Quickly,  those selfless moments become objects of thought - “Oh, what a beautiful baby!” – or something else we name and judge as likable or not.  We habitually separate 'self' and gaze on the objects of our preference in an act of consciousness.
 
Zen teaches that human beings have learned consciousness to protect their situation..   Of course, we prefer to cross the street safely rather than not.  We are constantly experiencing and acting on a preference.  

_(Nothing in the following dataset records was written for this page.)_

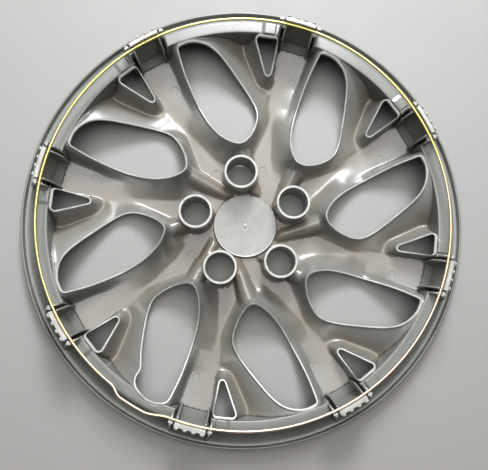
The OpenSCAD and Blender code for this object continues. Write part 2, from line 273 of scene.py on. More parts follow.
def ridge_height(p):
    """A ridge from each window's hub end to the disc: height times (1 - (v / half)^2)^0.45 across, so its
    top is nearly flat and its sides are steep."""
    along = ridge_starts - ridge_tips
    length = np.hypot(*along.T)
    rel = p[:, None, :] - ridge_tips
    u = (rel * along).sum(-1) / length**2
    v = np.abs(rel[..., 0] * along[:, 1] - rel[..., 1] * along[:, 0]) / length
    half = 4.8 + 5.6 * np.clip(u, 0, 1)
    ends = np.clip(-u * length, 0, None)
    across = np.clip(1 - (v**2 + ends**2) / half**2, 0, None)
    crown = 4.6 + 14.5 * np.clip(u, 0, 1)
    return (crown * across**0.45 * (u < 1.02)).max(axis=1)


def skin_height(p):
    """Height of the back of the skin, how deep in its channel each point is, from 0 to 1, and its distance
    from the nearest edge. The height is floor + (edge - floor) * slope^power, less a step behind the edge."""
    r = np.hypot(*p.T)
    local = (angle_of(p) + 5) % SECTOR_A - 5
    near, first, second = edge_distances(p)
    slope = (second - first) / (second + first + 1e-9)
    slope = (np.sqrt(slope**2 + 0.02**2) - 0.02) / (math.sqrt(1 + 0.02**2) - 0.02)
    floor, edge = face_z(r) + SKIN_T, edge_z(r)
    in_well = smooth((local - 22.3) / 2.6) * smooth((35.0 - local) / 0.9) * smooth((r - 112) / 56)
    power = 1.25 + 2.1 * smooth((116 - r) / 38)
    off_disc = smooth((r - DISC_R) / 22)
    rise = (edge - floor) * slope**power * (1 - in_well) * off_disc
    rise -= RIM_STEP * slope * smooth((near - 1.5) / 0.9) * smooth((RING_R + 0.5 - r) / 4) * off_disc
    z = np.maximum(floor + rise, floor + ridge_height(p) * smooth((r - DISC_R + 1) / 5))
    foot = np.clip(to_nearest(p, sleeve_centres) - SLEEVE_R, 0, FILLET_R)
    z += FILLET_R - np.sqrt(FILLET_R**2 - (FILLET_R - foot) ** 2)
    z -= ROUND_R - np.sqrt(ROUND_R**2 - np.clip(ROUND_R - near, 0, ROUND_R) ** 2)
    z -= MARK_DEPTH * smooth((MARK_R + 0.2 - to_nearest(p, mark_centres)) / 0.4)
    return z, 1 - slope, near


# %% [markdown]
# ## A net of points for the skin
#
# The skin has 21 holes, so no single grid fits it. Rings of points run round every hole, close together
# at the edge where the plastic is rounded over, and an even lattice fills the rest. A Delaunay
# triangulation joins them: it is the net with the fattest triangles, and it keeps the rings as edges.

# %% Points and triangles of the skin
COLUMNS = np.unique(np.round(np.concatenate(
    [np.arange(0, 360, 0.5)]
    + [SECTOR_A * k + np.array([24.42, 24.5, 34.7, 34.78, 36.15, 36.2, 43.95, 44.03]) for k in range(SECTORS)]
), 3))


def border_radius(a):
    """Where the skin meets the ring: a circle, pushed outwards past the valve notch."""
    notch = windows[NOTCH_SECTOR]
    notch_a, notch_r = angle_of(notch) % 360, np.hypot(notch[:, 0], notch[:, 1])
    outer = notch_r > 180
    order = np.argsort(notch_a[outer])
    reach = np.interp(a, notch_a[outer][order], notch_r[outer][order] + WALL_T, left=0, right=0)
    return np.maximum(RING_R, reach)


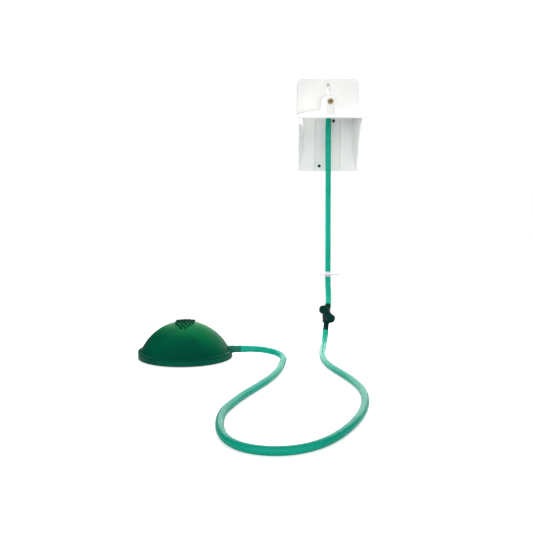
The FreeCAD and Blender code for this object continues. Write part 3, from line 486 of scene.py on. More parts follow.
@dataclass(frozen=True)
class Finish:
    """A material: its colour and drift, its grain and gloss, and how light goes into it.

    Lengths are in metres, patches and grain are counts per metre.
    """

    name: str
    slot: Slot
    colour: Colour
    drift: Colour
    roughness: float = 0.4
    patches: float = 16.0
    grain: float = 1400.0
    relief: float = 0.00003
    scuffs: float = 0.5
    metallic: float = 0.0
    transmission: float = 0.0
    scatter: float = 0.0
    scatter_radius: Colour = (1.0, 1.0, 1.0)
    scatter_depth: float = 0.002
    coat: float = 0.0
    shine: float = 0.5
    ior: float = 1.5

    def material(self) -> bpy.types.Material:
        """The material, built the first time that it is asked for."""
        if self.name in bpy.data.materials:
            return bpy.data.materials[self.name]
        made = bpy.data.materials.new(self.name)
        made.use_nodes = True
        made.node_tree.nodes.clear()
        bench = Bench(made.node_tree)
        shader = bench.add("ShaderNodeBsdfPrincipled")
        steady = {
            "Metallic": self.metallic,
            "Transmission Weight": self.transmission,
            "Subsurface Weight": self.scatter,
            "Subsurface Radius": self.scatter_radius,
            "Subsurface Scale": self.scatter_depth,
            "Coat Weight": self.coat,
            "Coat Roughness": 0.12,
            "Specular IOR Level": self.shine,
            "IOR": self.ior,
        }
        for key, value in steady.items():
            shader.inputs[key].default_value = value
        result = bench.add("ShaderNodeOutputMaterial")
        made.node_tree.links.new(shader.outputs[0], result.inputs["Surface"])
        self.paint(bench, shader)
        return made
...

But our preferences are not the whole picture.  Like it or not, the universe does not hinge on our preferences.  Self-absorption and all its miseries and delights are not the end of the story.  “The person who distrusts himself…interposes between himself and reality nothing less than a labyrinth of attitudes.” (James Baldwin, 1946)
 
Zen teaches that the underlying ‘truth’ of our situation is not an object..  It's nature is selfless ('true') and all embracing ('love').   It is empty of preferences, empty of opinion and thought.   But ancient Zen teacher Huineng warns: "don't cling to emptiness when you hear me speak of emptiness."   A truth fixated is no longer true!  Religions warn against golden calves and images of God, and still, people fixate the warning itself and war against sinners. “Those who find fault with others are themselves at fault.” 
  
Zen points to a stillness in the midst of paradox, in the midst of a conscious mind that discriminates good and bad, healthy and sick, right and wrong, life and death.  Suffering itself instructs: “Wake up!  No preferences! Cling to neither joy or despair. Know the 'middle way,'  Know wise (selfless) action.  Know it for yourself, without which all such words are worthless.